We had reached the hotel by this time and stood discussing our options in the lobby.  I couldn't help noticing how ramrod straight dad stood, thin and fit, the very picture of military bearing.  Funny, but I'd never noticed that before.  I don't know why I did then. I asked where in Ohio or Indiana and he said he hadn't really thought about it till just now and would have to map a route out tomorrow morning.  He was too tired to do it tonight.  Considering that, I said that I would not mind another day in Portsmouth, so why didn't we just do that and so have plenty of time to work out the next day's route, file a flight plan and so forth.  Dad agreed, looking relieved, and only then did I sense how tired he was.  It showed mainly around his eyes.  This day had been not only a physically tiring one, but an emotionally tiring one, as well, for him.  

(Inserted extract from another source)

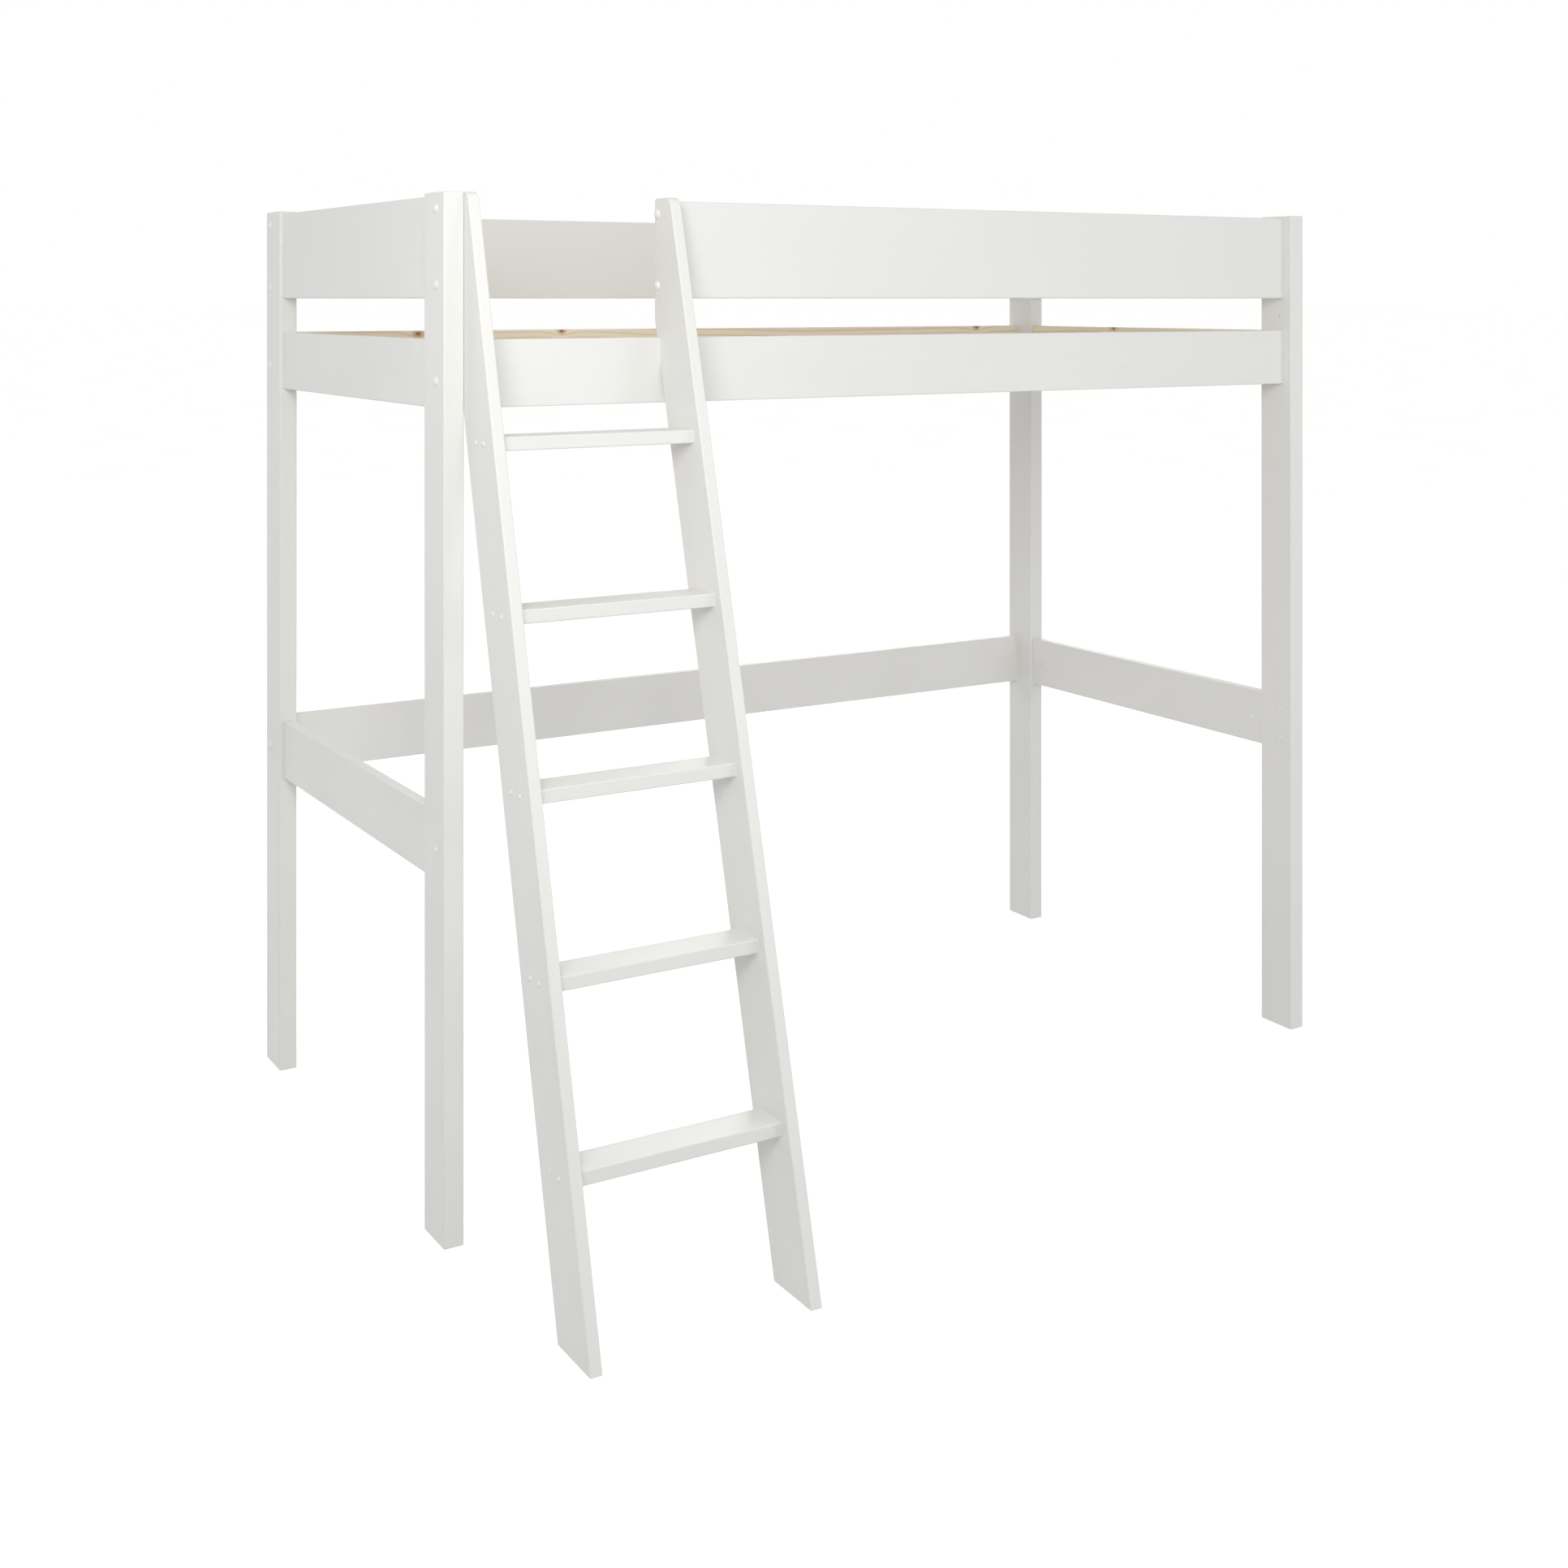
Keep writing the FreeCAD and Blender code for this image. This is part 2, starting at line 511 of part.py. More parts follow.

We walked up the carpeted stairs, one step creaking as we trod it, said our good nights in the hallway, and parted company.  But before we did, dad took both my arms, pushed me back so he could get a good look at me and said, "You look just like your mother did at your age.  It's hard to believe I used to change your diapers.  The time goes so fast."

In my room, I stood staring out the window at the city lights for a while, reviewing the incidents of the day.  Then I went to the bathroom and looked at myself in the mirror.  The dress I had bought because I thought it was wicked cute I now thought looked like something only a moron would wear. I took it off, tossing it on a chair, showered and went to bed.